— DESCRIPTION OF THE TASK —
Reproduce the data in its entirety, exactly as supplied.

— SOURCE EXCERPT —
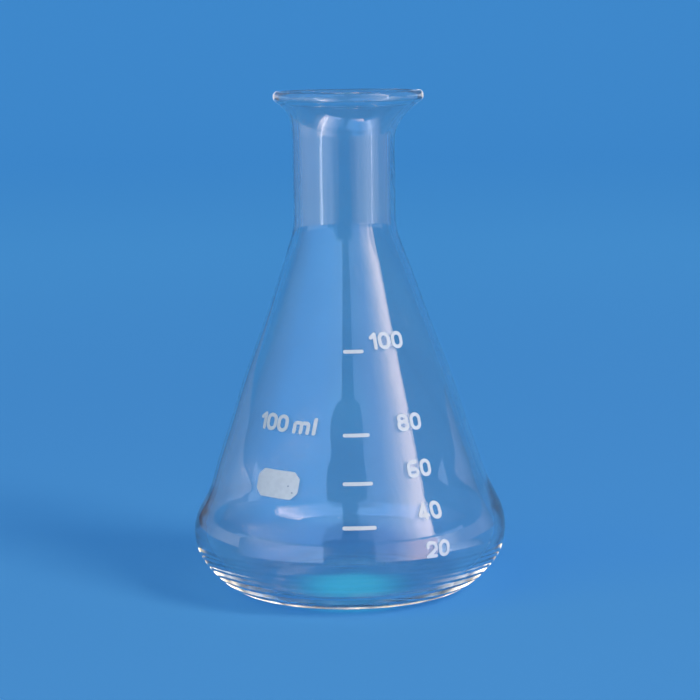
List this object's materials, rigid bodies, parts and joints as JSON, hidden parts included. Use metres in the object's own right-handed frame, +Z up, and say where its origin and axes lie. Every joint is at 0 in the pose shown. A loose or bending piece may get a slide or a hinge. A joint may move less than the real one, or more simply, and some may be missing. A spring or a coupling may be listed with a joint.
{
  "type": "erlenmeyer flask",
  "caption": "Narrow-neck conical laboratory flask of clear glass with a flared beaded lip, white enamel graduation, capacity label and writing patch.",
  "frame": {"origin": "centre of the circle the flask stands on, in the plane of its foot ring", "axes": "+Z up along the flask's axis, out of the mouth; the graduation faces -Y, and the writing patch is towards -X of it"},
  "size_m": [0.065, 0.065, 0.104],
  "materials": {
    "glass": "clear, fire-polished borosilicate glass",
    "enamel": "matt white fired ceramic enamel"
  },
  "bodies": {
    "root": {"glass_body": "glass", "graduation_line_40": "enamel", "graduation_line_60": "enamel", "graduation_line_80": "enamel", "graduation_line_100": "enamel", "graduation_number_20": "enamel", "graduation_number_40": "enamel", "graduation_number_60": "enamel", "graduation_number_80": "enamel", "graduation_number_100": "enamel", "capacity_label": "enamel", "writing_patch": "enamel"}
  },
  "joints": []
}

— FULL ANSWER —
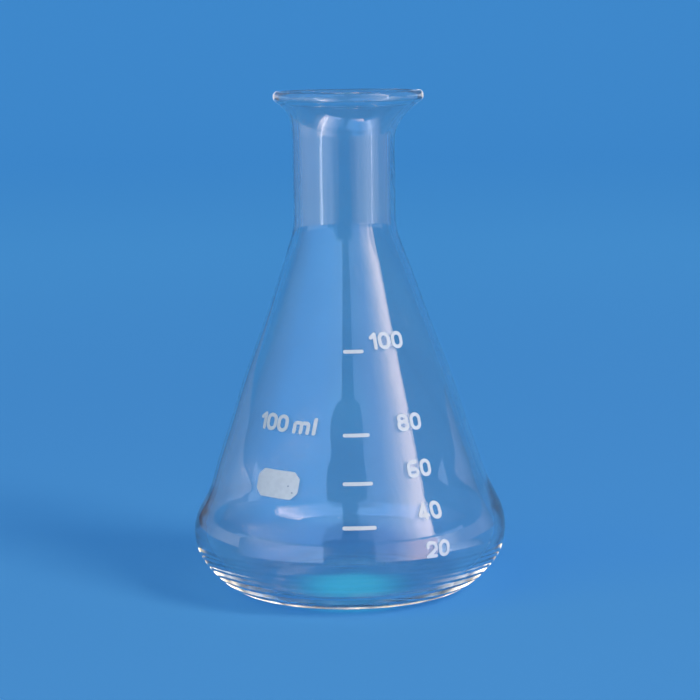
List this object's materials, rigid bodies, parts and joints as JSON, hidden parts included. Use metres in the object's own right-handed frame, +Z up, and say where its origin and axes lie. Every joint is at 0 in the pose shown. A loose or bending piece may get a slide or a hinge. A joint may move less than the real one, or more simply, and some may be missing. A spring or a coupling may be listed with a joint.
{
  "type": "erlenmeyer flask",
  "caption": "Narrow-neck conical laboratory flask of clear glass with a flared beaded lip, white enamel graduation, capacity label and writing patch.",
  "frame": {"origin": "centre of the circle the flask stands on, in the plane of its foot ring", "axes": "+Z up along the flask's axis, out of the mouth; the graduation faces -Y, and the writing patch is towards -X of it"},
  "size_m": [0.065, 0.065, 0.104],
  "materials": {
    "glass": "clear, fire-polished borosilicate glass",
    "enamel": "matt white fired ceramic enamel"
  },
  "bodies": {
    "root": {"glass_body": "glass", "graduation_line_40": "enamel", "graduation_line_60": "enamel", "graduation_line_80": "enamel", "graduation_line_100": "enamel", "graduation_number_20": "enamel", "graduation_number_40": "enamel", "graduation_number_60": "enamel", "graduation_number_80": "enamel", "graduation_number_100": "enamel", "capacity_label": "enamel", "writing_patch": "enamel"}
  },
  "joints": []
}